---------- PROVIDED RECORDS

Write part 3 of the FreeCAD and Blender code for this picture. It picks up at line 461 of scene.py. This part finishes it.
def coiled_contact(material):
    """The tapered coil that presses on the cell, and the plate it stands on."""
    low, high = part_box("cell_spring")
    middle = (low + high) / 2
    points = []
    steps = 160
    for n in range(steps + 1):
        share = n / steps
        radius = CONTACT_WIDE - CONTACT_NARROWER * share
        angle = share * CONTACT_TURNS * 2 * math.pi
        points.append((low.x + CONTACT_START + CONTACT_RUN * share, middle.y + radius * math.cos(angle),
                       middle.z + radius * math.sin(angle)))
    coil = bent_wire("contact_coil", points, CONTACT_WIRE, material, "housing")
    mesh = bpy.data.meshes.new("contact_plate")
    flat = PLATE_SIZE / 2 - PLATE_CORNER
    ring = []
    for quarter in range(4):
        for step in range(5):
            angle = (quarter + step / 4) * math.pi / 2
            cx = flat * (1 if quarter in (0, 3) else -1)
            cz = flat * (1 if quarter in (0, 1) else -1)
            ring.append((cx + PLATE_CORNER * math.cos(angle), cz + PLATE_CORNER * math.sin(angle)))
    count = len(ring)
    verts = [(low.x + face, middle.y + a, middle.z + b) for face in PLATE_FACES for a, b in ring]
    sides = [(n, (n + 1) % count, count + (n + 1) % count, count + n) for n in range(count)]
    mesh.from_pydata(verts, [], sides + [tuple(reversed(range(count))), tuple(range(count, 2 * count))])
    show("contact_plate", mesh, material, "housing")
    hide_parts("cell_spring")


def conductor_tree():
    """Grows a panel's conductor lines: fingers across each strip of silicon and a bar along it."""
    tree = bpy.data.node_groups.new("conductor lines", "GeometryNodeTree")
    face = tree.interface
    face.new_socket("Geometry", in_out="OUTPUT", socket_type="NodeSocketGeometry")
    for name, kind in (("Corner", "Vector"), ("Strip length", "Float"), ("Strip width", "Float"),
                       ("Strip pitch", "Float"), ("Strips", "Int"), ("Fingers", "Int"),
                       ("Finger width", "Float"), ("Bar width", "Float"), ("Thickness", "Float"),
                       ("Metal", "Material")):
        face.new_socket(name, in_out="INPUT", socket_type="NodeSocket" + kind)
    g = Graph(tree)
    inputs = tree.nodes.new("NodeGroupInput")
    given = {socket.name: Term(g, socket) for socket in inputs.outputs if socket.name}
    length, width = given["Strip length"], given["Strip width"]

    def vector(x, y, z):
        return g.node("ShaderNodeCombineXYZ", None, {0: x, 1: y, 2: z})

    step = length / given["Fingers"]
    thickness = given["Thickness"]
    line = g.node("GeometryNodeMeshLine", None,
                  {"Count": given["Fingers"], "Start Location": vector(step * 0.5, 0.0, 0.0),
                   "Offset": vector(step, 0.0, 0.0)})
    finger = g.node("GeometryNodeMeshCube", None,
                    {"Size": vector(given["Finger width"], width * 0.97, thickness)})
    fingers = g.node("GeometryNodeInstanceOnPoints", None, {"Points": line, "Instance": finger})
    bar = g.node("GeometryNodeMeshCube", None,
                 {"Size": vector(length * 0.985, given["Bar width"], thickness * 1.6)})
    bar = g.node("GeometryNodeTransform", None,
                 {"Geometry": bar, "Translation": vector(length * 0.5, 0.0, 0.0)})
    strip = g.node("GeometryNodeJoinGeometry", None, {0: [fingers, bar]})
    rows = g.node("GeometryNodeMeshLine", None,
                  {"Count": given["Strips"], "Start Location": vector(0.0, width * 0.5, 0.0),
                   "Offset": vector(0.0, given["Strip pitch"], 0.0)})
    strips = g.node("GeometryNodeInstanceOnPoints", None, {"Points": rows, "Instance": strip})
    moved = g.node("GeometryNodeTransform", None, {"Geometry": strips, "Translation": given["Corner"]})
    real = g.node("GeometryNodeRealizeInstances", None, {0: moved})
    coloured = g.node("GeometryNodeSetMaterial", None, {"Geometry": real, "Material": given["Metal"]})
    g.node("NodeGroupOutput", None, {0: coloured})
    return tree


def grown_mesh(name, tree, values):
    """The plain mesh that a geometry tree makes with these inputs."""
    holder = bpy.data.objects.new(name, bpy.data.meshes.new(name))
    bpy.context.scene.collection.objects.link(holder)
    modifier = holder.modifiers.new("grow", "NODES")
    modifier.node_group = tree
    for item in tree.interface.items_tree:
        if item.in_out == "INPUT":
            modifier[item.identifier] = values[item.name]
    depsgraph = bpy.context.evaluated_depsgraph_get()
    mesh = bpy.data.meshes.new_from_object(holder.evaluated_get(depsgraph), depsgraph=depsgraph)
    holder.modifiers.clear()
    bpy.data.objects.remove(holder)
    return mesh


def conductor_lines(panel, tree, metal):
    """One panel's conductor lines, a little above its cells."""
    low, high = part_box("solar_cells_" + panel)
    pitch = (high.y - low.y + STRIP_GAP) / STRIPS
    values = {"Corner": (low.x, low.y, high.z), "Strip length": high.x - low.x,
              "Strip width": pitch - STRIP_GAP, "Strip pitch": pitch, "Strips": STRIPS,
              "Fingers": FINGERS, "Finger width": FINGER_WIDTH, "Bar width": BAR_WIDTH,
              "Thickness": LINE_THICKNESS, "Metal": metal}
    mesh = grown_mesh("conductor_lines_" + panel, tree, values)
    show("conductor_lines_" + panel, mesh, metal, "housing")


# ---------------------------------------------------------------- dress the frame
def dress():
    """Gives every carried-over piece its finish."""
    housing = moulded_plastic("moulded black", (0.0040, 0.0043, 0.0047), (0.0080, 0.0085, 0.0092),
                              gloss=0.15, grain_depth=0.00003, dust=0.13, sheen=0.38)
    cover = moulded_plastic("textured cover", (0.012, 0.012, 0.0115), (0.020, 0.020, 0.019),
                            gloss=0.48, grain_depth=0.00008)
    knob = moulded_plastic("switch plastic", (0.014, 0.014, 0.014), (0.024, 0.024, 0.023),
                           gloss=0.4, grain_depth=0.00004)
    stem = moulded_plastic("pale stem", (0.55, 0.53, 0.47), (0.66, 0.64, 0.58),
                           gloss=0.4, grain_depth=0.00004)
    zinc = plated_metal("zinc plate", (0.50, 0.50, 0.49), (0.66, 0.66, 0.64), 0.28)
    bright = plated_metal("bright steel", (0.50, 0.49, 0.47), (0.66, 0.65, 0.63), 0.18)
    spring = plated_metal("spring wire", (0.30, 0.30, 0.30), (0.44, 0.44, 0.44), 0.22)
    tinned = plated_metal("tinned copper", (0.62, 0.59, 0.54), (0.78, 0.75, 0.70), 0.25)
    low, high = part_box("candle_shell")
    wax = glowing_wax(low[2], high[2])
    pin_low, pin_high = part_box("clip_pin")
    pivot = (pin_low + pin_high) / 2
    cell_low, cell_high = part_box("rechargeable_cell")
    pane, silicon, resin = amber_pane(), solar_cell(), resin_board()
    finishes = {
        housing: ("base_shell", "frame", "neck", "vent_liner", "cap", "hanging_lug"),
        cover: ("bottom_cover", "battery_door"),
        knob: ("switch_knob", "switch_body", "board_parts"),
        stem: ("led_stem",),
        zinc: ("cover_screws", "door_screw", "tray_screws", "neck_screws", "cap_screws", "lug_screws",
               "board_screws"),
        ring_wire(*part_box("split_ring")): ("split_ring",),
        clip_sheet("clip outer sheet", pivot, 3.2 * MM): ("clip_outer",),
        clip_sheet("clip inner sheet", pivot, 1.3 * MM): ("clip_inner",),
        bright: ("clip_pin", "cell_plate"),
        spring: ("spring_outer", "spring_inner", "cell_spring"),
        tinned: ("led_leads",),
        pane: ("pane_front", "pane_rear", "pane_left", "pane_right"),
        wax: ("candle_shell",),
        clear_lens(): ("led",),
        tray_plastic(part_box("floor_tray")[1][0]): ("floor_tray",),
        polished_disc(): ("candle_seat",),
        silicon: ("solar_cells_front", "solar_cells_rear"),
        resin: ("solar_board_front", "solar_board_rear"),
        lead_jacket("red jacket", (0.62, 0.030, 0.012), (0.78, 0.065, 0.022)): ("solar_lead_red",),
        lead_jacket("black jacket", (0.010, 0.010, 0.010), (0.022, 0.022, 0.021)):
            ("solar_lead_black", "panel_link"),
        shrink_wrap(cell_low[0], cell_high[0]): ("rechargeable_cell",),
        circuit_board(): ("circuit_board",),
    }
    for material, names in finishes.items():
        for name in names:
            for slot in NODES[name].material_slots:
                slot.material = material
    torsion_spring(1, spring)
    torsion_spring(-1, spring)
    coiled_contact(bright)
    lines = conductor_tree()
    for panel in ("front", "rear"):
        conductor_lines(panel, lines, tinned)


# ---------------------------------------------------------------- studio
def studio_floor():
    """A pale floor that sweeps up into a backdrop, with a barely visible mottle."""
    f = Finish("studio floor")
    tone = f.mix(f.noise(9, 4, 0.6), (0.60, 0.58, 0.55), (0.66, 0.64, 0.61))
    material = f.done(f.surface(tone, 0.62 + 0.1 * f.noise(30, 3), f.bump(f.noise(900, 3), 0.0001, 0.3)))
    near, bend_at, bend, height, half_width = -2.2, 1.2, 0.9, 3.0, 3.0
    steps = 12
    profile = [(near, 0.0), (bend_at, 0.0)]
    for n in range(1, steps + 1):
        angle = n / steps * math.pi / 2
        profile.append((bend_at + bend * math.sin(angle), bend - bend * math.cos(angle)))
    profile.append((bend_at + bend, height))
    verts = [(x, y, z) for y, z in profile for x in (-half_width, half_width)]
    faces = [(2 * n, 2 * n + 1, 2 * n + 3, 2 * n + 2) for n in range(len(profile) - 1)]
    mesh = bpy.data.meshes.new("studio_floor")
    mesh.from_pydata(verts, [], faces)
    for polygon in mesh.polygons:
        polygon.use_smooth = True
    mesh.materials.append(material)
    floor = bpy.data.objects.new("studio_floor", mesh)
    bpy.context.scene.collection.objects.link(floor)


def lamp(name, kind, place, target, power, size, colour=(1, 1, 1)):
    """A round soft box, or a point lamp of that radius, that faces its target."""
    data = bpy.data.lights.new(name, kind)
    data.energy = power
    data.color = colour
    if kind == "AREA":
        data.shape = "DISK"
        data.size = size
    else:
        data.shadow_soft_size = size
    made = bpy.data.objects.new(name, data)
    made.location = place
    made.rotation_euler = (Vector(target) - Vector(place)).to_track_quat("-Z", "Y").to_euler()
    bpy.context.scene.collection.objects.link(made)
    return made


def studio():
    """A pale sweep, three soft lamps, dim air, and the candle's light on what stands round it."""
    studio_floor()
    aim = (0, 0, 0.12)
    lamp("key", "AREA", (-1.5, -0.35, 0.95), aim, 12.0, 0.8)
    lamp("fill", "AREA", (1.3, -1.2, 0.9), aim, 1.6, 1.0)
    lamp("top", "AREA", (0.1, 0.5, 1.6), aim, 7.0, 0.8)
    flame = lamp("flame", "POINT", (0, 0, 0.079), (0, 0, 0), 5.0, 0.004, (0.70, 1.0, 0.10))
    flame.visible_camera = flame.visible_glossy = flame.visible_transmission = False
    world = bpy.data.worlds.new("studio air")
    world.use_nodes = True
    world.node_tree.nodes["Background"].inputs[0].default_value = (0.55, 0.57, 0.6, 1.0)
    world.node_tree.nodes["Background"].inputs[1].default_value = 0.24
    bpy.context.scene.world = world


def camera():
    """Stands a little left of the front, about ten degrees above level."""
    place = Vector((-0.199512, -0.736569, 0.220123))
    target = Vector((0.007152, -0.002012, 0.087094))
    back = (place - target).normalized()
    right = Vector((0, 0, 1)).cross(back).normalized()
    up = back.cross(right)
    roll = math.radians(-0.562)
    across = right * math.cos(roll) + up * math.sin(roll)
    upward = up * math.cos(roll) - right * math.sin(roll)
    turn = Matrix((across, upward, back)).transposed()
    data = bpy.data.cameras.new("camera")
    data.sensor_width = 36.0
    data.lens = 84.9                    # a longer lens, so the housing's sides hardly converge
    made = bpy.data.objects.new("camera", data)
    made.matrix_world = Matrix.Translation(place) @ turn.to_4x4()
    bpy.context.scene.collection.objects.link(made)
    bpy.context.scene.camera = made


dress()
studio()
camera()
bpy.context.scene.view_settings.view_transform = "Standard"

--------------------
---------- PROVIDED RECORDS

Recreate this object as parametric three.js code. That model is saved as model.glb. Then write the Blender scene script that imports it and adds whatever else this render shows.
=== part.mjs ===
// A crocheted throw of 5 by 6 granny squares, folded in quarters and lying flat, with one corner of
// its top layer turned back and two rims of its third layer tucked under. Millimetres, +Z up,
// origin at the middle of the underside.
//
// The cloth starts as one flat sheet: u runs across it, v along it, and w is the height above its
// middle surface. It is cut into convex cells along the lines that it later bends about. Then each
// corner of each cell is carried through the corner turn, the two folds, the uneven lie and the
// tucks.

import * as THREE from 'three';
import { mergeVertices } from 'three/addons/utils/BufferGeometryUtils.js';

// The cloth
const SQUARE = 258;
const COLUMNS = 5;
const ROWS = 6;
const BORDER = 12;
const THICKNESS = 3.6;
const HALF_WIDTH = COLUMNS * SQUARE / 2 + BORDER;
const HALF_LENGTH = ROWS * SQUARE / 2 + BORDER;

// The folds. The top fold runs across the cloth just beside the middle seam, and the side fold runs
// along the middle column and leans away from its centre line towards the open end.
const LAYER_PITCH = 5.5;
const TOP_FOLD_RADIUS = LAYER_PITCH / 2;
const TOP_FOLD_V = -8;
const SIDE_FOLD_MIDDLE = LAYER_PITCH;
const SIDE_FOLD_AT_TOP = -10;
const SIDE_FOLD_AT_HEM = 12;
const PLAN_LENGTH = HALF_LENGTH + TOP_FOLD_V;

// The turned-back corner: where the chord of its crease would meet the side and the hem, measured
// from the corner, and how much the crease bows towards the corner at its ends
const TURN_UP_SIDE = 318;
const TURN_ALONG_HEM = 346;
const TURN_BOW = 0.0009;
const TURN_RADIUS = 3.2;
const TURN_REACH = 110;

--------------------
---------- PROVIDED RECORDS

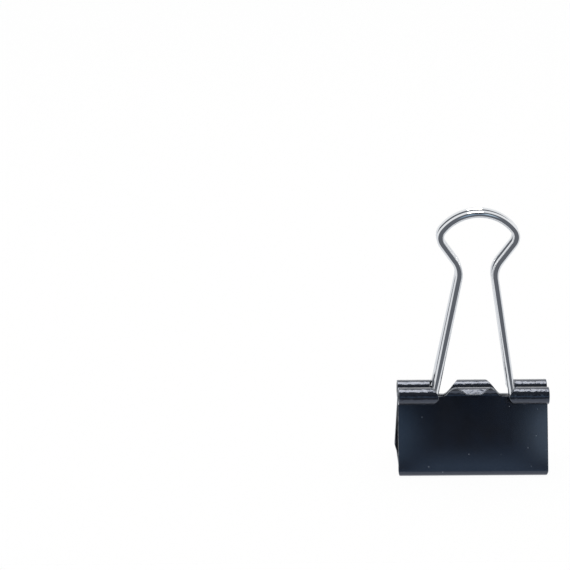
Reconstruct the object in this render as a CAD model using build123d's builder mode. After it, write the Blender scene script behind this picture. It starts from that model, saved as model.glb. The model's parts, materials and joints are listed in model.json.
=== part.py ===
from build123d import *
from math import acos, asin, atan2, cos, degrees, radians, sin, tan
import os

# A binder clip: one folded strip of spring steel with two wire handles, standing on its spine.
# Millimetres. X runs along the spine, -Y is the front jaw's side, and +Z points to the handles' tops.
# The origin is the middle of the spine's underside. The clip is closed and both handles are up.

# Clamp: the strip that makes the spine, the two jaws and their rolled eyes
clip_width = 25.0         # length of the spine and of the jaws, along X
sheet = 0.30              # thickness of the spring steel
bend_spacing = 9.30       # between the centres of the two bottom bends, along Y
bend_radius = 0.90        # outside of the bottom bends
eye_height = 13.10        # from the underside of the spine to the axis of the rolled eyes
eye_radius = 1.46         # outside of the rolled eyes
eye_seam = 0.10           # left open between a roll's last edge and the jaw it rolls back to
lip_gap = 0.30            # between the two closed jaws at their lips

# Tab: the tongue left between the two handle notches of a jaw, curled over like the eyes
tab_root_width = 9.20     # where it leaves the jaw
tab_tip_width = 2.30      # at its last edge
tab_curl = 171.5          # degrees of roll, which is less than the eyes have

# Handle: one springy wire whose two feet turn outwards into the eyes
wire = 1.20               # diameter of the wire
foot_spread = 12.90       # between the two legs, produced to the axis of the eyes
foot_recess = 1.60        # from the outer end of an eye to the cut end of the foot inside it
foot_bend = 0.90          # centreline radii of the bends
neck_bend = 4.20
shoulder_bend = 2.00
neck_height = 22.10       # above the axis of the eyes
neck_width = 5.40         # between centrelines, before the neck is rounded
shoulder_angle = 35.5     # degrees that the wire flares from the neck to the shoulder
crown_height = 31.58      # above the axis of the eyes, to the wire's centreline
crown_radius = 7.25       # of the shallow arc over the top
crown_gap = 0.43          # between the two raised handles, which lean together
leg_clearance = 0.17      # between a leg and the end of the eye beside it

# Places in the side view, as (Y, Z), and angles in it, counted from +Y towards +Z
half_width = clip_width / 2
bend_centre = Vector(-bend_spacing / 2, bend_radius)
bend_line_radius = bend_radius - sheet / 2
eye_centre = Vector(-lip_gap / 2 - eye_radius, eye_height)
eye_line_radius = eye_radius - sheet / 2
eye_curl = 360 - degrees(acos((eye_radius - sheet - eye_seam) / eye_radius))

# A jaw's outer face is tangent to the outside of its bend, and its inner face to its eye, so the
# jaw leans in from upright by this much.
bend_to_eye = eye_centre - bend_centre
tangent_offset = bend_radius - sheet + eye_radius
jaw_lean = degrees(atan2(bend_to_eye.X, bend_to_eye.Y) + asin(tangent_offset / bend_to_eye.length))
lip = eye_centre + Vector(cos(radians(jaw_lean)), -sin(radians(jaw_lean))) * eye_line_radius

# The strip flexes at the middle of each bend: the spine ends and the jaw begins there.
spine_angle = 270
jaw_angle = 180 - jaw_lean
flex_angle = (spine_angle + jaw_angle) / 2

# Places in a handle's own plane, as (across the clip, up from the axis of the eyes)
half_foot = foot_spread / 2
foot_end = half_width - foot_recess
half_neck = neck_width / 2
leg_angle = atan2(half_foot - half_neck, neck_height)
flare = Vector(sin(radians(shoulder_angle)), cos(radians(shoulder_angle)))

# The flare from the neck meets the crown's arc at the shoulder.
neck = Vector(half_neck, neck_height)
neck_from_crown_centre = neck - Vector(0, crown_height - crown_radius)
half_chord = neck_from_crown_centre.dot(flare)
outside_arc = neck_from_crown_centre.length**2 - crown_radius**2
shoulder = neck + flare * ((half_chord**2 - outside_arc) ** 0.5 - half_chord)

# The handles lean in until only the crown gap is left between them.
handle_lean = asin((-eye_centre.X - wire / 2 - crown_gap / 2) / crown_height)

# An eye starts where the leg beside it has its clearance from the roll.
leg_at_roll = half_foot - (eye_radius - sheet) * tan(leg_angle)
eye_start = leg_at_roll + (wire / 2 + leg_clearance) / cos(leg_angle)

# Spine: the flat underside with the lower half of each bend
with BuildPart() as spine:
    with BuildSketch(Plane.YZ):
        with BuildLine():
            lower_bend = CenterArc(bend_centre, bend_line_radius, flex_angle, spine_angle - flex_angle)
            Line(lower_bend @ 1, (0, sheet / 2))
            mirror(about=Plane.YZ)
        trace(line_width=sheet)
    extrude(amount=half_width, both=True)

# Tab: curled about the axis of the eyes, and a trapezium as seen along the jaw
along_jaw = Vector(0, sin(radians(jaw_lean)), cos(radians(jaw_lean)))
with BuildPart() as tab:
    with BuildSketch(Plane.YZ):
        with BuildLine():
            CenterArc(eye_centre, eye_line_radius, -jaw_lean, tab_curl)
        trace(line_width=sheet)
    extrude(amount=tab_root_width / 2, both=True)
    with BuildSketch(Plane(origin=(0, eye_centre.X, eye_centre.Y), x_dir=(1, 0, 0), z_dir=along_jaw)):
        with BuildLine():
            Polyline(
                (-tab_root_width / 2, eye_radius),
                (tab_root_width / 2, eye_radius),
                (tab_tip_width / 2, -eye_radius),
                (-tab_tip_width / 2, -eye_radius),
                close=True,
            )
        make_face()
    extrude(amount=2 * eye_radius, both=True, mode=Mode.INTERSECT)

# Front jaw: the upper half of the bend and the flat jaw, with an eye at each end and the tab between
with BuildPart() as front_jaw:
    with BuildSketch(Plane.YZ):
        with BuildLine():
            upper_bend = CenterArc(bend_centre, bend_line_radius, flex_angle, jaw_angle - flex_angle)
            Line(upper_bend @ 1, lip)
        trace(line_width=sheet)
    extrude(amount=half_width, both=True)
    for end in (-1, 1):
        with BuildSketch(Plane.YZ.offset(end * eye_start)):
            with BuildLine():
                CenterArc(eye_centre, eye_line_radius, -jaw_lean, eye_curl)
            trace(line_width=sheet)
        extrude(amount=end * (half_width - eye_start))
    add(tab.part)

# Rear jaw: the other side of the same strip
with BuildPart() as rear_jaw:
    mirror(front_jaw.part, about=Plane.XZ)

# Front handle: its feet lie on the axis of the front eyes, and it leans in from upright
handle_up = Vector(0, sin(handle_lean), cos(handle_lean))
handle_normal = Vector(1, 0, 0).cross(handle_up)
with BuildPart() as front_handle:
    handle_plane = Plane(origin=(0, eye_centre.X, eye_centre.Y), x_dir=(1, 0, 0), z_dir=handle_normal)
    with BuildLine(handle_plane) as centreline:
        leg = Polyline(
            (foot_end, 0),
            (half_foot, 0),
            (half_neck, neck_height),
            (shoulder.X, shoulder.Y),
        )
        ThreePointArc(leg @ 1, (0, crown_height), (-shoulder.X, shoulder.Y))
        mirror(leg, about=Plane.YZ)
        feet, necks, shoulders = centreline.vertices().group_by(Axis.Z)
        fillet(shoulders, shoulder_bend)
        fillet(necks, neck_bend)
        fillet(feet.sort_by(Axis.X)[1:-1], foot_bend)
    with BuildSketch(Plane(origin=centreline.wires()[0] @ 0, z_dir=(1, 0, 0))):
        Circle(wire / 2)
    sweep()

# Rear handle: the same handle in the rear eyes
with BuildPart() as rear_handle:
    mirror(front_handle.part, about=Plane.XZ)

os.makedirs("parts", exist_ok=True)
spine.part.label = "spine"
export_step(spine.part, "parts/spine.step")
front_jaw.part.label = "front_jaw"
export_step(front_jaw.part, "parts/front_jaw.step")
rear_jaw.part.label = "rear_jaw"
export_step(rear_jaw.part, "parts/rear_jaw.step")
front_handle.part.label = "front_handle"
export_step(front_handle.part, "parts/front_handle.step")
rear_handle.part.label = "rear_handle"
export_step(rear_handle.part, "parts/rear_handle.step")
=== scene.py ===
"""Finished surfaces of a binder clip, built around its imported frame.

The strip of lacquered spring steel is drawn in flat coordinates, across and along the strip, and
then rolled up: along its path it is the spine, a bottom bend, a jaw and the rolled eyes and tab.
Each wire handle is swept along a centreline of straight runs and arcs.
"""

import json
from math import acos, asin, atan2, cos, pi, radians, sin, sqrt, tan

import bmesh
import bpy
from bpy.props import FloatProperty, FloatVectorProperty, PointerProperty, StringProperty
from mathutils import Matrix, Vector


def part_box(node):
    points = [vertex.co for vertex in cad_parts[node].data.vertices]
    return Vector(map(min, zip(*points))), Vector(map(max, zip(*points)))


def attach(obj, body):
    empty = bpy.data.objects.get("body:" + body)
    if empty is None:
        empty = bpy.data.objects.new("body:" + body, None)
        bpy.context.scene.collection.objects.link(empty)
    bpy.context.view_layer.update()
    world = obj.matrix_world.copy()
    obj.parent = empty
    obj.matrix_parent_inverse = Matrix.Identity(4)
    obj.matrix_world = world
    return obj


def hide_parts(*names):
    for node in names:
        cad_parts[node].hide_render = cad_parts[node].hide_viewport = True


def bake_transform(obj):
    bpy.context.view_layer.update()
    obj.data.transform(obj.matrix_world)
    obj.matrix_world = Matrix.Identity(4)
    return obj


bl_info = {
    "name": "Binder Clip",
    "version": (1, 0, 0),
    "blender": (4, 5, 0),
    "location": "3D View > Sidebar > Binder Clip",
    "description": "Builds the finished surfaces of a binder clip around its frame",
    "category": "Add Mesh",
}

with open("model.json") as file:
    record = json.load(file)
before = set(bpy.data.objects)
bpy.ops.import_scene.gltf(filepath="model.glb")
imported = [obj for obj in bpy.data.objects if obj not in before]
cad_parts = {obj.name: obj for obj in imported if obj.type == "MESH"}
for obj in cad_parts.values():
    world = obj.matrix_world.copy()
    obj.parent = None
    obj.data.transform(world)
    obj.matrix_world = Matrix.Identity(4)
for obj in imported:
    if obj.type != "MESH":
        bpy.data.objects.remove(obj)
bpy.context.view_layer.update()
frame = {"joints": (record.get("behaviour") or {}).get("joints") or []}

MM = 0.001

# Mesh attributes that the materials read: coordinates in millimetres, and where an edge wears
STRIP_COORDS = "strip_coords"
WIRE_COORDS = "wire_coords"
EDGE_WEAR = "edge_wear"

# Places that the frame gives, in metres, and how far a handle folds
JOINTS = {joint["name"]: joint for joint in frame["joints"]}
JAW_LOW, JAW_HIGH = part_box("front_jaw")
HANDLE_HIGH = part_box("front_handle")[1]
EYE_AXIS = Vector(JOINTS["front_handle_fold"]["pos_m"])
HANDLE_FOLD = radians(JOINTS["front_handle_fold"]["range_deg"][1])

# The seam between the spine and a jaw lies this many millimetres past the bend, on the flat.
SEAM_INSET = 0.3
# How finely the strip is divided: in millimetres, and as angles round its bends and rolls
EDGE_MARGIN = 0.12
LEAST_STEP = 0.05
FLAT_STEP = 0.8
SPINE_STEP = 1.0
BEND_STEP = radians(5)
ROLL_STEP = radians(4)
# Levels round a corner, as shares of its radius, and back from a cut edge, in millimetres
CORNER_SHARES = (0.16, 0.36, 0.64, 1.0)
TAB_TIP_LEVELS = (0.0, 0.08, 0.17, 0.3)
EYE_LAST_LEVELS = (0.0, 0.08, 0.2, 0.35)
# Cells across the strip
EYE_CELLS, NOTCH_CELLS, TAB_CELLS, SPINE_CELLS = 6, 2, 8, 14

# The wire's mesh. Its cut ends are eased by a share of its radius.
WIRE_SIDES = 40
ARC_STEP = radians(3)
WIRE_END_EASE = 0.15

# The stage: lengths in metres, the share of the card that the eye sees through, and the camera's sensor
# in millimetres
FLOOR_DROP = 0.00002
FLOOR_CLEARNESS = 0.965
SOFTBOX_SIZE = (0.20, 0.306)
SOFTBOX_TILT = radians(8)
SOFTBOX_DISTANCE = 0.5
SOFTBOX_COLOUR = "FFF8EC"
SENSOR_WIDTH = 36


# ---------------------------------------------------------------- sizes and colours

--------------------

» AIM
Scan the records above for the string "materials", then report every line that contains it.

» RESULT FOR THIS EXERCISE
    mesh.materials.append(material)
Reconstruct the object in this render as a CAD model using build123d's builder mode. After it, write the Blender scene script behind this picture. It starts from that model, saved as model.glb. The model's parts, materials and joints are listed in model.json.
# Mesh attributes that the materials read: coordinates in millimetres, and where an edge wears